Generative AI delivers new revenue cycle value for Cleveland Clinic
Health systems are increasingly turning to generative AI to tackle persistent pain points in RCM, especially in the labor-intensive mid-cycle. During a recent conversation hosted by Becker’s Healthcare and AKASA, leaders from Cleveland Clinic and AKASA shared how generative AI is driving measurable improvements in inpatient coding, documentation integrity and claims accuracy.
The panel featured Bob Gross, executive director of financial decision support and analysis at Cleveland Clinic and Benjamin Beadle-Ryby, senior vice president and co-founder of AKASA.
Here are four key takeaways from the conversation.
1. GenAI advances traditional automation
Legacy solutions like robotic process automation and natural language processing helped health systems chip away at revenue cycle inefficiencies during the advent of digital transformation but failed to solve the mid-cycle, where coding and documentation tasks require significant cognitive effort.
“Computer-assisted coding was the big innovation of the 2010s,” Mr. Gross said. “For the first time we were using natural language processing and word matching to help optimize the encoding process of inpatient coding. However, it’s still a very manual process that’s entirely a human activity in its current state.”
Generative AI changes the equation. By reading and interpreting the unstructured data in medical records, large language models can now support coders and documentation specialists at scale. This allows health systems to extract accurate, auditable insights without relying solely on human effort.
2. Proving return on investment
Cleveland Clinic partnered with AKASA to deploy a generative AI tool across its enterprise with a focus on coding and clinical documentation improvement (CDI). In the first 60 days, the health system saw notable gains.
“When it comes to something like CDI, that is something that no health system across the country today has the luxury of reviewing 100%, just because it is cost and resource prohibitive,” Mr. Beadle-Ryby said. “AI’s ability to understand and reason with complex language opens the door for so much more efficiency.”
About 15 percent of inpatient cases reviewed by the tool revealed missed diagnosis coding opportunities. Human coders accepted half of those recommendations, leading to an improvement in overall case mix and the capture of comorbidities, severity of illness and other quality indicators.
“We are unlocking revenue that couldn’t be captured,” Mr. Gross said. “Generative AI is consistent Sunday to Saturday, it is always on, it is always reviewing and the documentation that we’re assembling is fully auditable and justifiable.”
3. Better compliance and audit results
A major concern among revenue cycle leaders is how AI-driven coding might affect audit risk or payer relationships. Mr. Gross noted that Cleveland Clinic’s implementation was designed to increase, not reduce, compliance.
Since implementation, Cleveland Clinic has not observed an increase in denials linked to coding changes. If denials do arise, the AI-generated documentation gives Mr. Gross’ team stronger grounds for appeals.
“The audit packet we get with each AI-assisted claim clearly documents line-item evidence for every diagnosis code,” Mr. Gross said. “That level of documentation and evidence simply does not exist within the manual coding process. We’re producing a better result from an audit and a compliance perspective.”

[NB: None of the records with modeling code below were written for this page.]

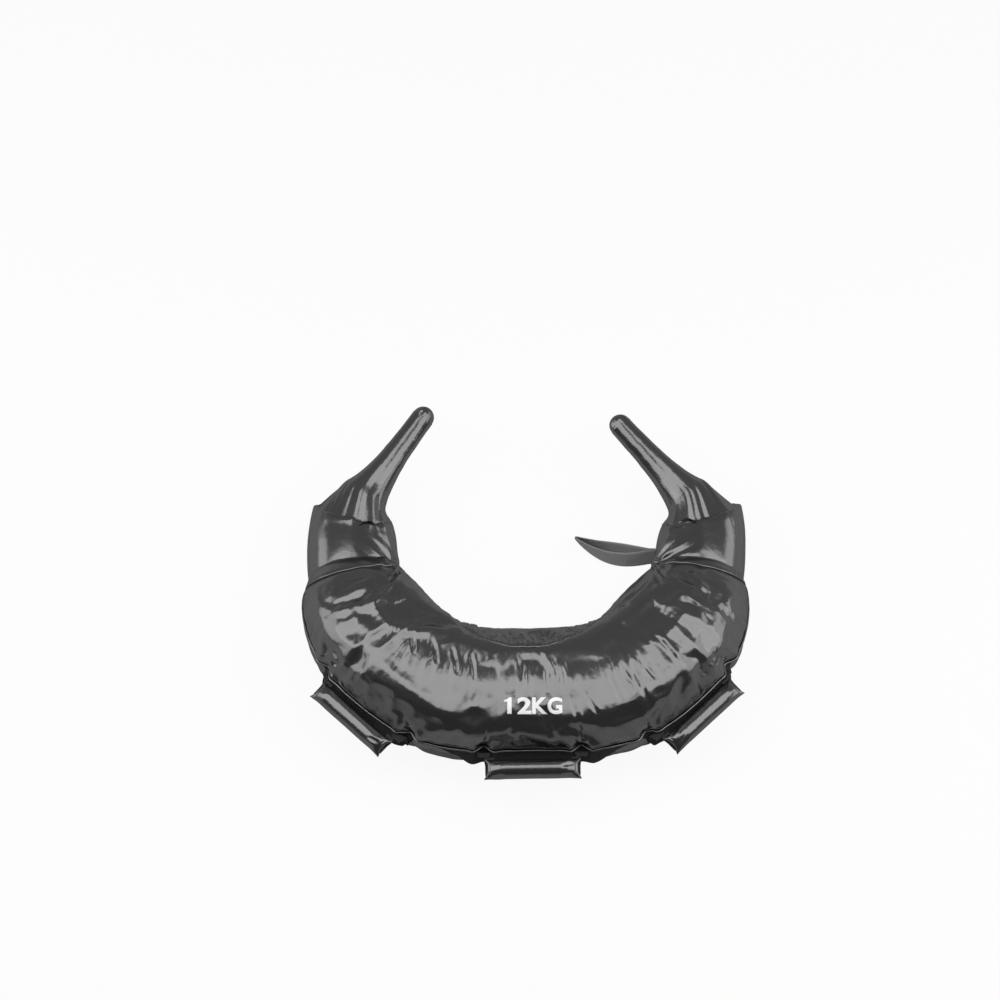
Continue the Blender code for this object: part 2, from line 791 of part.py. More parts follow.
def build():
    clear_scene()
    leather = make_material("black_leather", (0.018, 0.018, 0.019), 0.32)
    edging = make_material("piping_leather", (0.014, 0.014, 0.015), 0.38)
    webbing = make_material("grey_webbing", (0.15, 0.15, 0.15), 0.85)
    dark_webbing = make_material("black_webbing", (0.02, 0.02, 0.02), 0.8)
    sand = make_material("sand_bag", (0.45, 0.38, 0.28), 0.9)
    wadding = make_material("wadding", (0.6, 0.58, 0.55), 0.95)
    foam = make_material("grip_foam", (0.1, 0.1, 0.1), 0.9)

    add_panel("top_panel", "top", leather)
    add_panel("inner_band", "inner", leather)
    add_panel("bottom_panel", "bottom", leather)
    add_panel("outer_gusset", "gusset", leather)
    add_piping("top_piping", GUSSET_TOP, edging)
    add_piping("bottom_piping", GUSSET_BOTTOM, edging)
    add_wadding_sleeve(wadding)
    add_sandbags(sand)
    for side, sign in (("left", -1), ("right", 1)):
        add_cross_seam(side + "_cross_seam", sign, edging)
        add_sleeve(side + "_end_sleeve", sign, leather)
        add_end_wadding(side + "_end_wadding", sign, wadding)
        add_horn(side, leather, wadding)
        add_wrist_loop(side, webbing)
        add_loop_tail(side, webbing)
    frames = {}
    for side in GRIP_PLACE_SHARES:
        frames[side] = add_grip(side, leather, foam, dark_webbing)

    bpy.context.view_layer.update()
    shift, size = settle_on_origin()
    say("size", size)
    for side in ("left", "right"):
        centre, along, _, _ = horn_frame(side)
        say(side + " horn pivot", centre + shift)
        say(side + " horn axis", unit(np.cross(np.array([0.0, 1.0, 0.0]), along)))
        say(side + " loop pivot", loop_frame(side)[0] + shift)
        say(side + " loop axis", loop_edge(side, 0))
    for side, frame in frames.items():
        say(side + " grip pivot", frame[2] + shift)
        say(side + " grip axis", frame[3])
    say("underside middle", np.array([0.0, -ARC_DEPTH, 0.0]) + shift)


build()
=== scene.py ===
import json
import math

import bmesh
import bpy
import numpy as np
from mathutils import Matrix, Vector
from mathutils.bvhtree import BVHTree


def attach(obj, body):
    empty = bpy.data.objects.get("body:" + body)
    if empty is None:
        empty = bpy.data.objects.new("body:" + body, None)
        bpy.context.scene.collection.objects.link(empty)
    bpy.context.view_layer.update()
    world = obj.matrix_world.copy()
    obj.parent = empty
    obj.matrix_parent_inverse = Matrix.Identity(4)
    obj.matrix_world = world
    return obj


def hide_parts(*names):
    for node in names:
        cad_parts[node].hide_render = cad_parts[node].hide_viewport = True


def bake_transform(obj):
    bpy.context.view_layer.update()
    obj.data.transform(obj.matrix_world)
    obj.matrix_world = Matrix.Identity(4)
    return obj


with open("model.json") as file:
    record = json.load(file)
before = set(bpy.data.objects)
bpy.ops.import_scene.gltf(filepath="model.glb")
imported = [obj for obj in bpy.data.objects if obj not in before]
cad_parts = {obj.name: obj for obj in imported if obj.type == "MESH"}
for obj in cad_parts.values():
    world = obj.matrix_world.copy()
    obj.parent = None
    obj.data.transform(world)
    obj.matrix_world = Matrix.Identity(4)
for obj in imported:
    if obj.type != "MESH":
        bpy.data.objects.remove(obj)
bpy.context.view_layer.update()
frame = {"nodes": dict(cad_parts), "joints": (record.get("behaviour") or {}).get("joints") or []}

# A filled leather training bag that lies flat: x runs across, the grips face -y, the horns point to +y.
# Places are metres, angles are degrees.


# Small helpers

def hexToLinear(code):
    parts = [int(code[i:i + 2], 16) / 255 for i in (1, 3, 5)]
    return tuple(c / 12.92 if c <= 0.04045 else ((c + 0.055) / 1.055) ** 2.4 for c in parts) + (1.0,)


def addNode(tree, kind, settings=None, links=None):
    node = tree.nodes.new(kind)
    for key, value in (settings or {}).items():
        if isinstance(key, int) or key in node.inputs:
            node.inputs[key].default_value = value
        else:
            setattr(node, key, value)
    for key, source in (links or {}).items():
        tree.links.new(source, node.inputs[key])
    return node


def newMaterial(name, shaderSettings):
    material = bpy.data.materials.new(name)
    material.use_nodes = True
    tree = material.node_tree
    shader = tree.nodes["Principled BSDF"]
    for key, value in shaderSettings.items():
        shader.inputs[key].default_value = value
    return material, tree, shader


def smoothStep(t):
    t = np.clip(t, 0.0, 1.0)
    return t * t * (3 - 2 * t)


def unitRows(v):
    return v / np.maximum(np.linalg.norm(v, axis=-1, keepdims=True), 1e-12)


waveTable = 997             # lengths of the random tables, primes so that no pattern repeats
cloudTable = (97, 89)


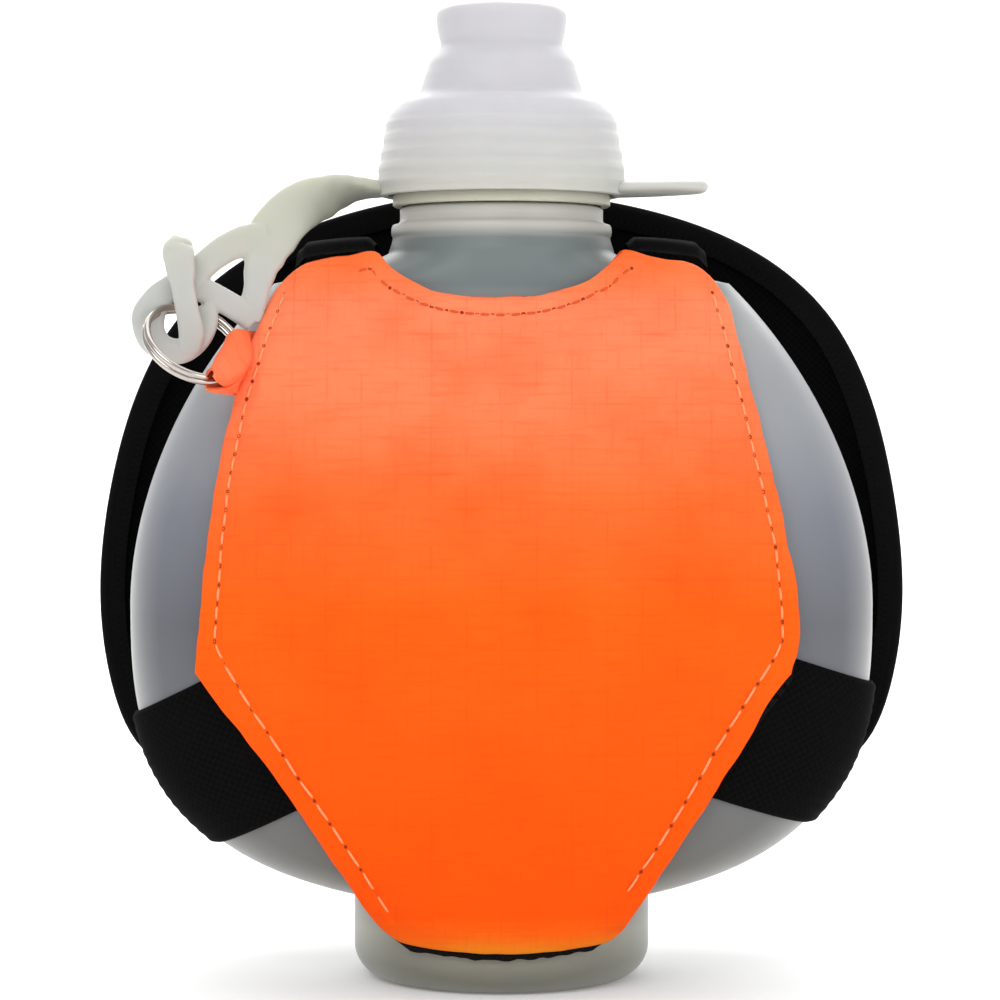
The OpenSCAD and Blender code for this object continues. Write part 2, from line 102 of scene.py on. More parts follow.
# Smooth swells along Z, each as (height, middle, half width).
SHIELD_SHIFTS = ((-1.15, 86, 36), (-0.75, 44, 22), (0.7, 6, 6))
SHIELD_RIGHT_DRAW = (1.4, 45.5, 9)
PANEL_SHIFT = (0.9, 49, 9)
PANEL_RIGHT_DRAW = (1.2, 45, 7)

ELASTIC_W = 23.6
ELASTIC_T = 1.0
ELASTIC_GAP = 0.2
ELASTIC_LEFT = (27.0, 56.6)
ELASTIC_RIGHT = (19.0, 53.0)

BACK_R = 63.3
BACK_CENTRE_Z = 58.7
BACK_Y = 25.0
BACK_CURL = 9.0
BACK_T = 3.0
BACK_FOOT_DROP = 31.9
BACK_BULGE = 0.065

SHOULDER_STRAP_X = (19.5, 31.5)
SHOULDER_STRAP_Y = (-7, 21.4)
SHOULDER_STRAP_Z = 111.7
SHOULDER_STRAP_W = 12
SHOULDER_STRAP_T = 1.5

HAND_STRAP_INNER_Y = 54.0
HAND_STRAP_END_Y = 23.6
HAND_STRAP_HALF_SPAN = 52.0
HAND_STRAP_Z = 62
HAND_STRAP_W = 38.0
HAND_STRAP_T = 2.0

CAMERA_X = -0.00023
CAMERA_Y = -0.506
CAMERA_Z = 0.0868
CAMERA_AIM_Z = 0.0736
CAMERA_LENS = 117.5

# ---- Plain helpers ----


def clamp01(v):
    return min(1.0, max(0.0, v))


def mix(a, b, t):
    return a + (b - a) * t


def ease(start, end, v):
    t = clamp01((v - start) / (end - start))
    return t * t * (3 - 2 * t)


def signed_pow(v, power):
    return math.copysign(abs(v) ** power, v)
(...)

4. The right partner matters
One reason Cleveland Clinic prioritized generative AI in coding and CDI is that the process is relatively governed, rule-based and high-volume. But leaders were also strategic about how they deployed the technology. Prioritizing people over technology and making sure AI “supercharges” their team members was key in deployment success.
Equally important is the selection of the right partner. Mr. Gross advises health systems to look for partners who understand both generative AI and revenue cycle operations.
“When we look for partners, we’re looking for technology excellence and domain expertise,” Mr. Gross said. “This is definitely a domain where you want to partner, you want to buy it. It’s not going to be something that you’re going to be able to build and maintain at scale on your own.”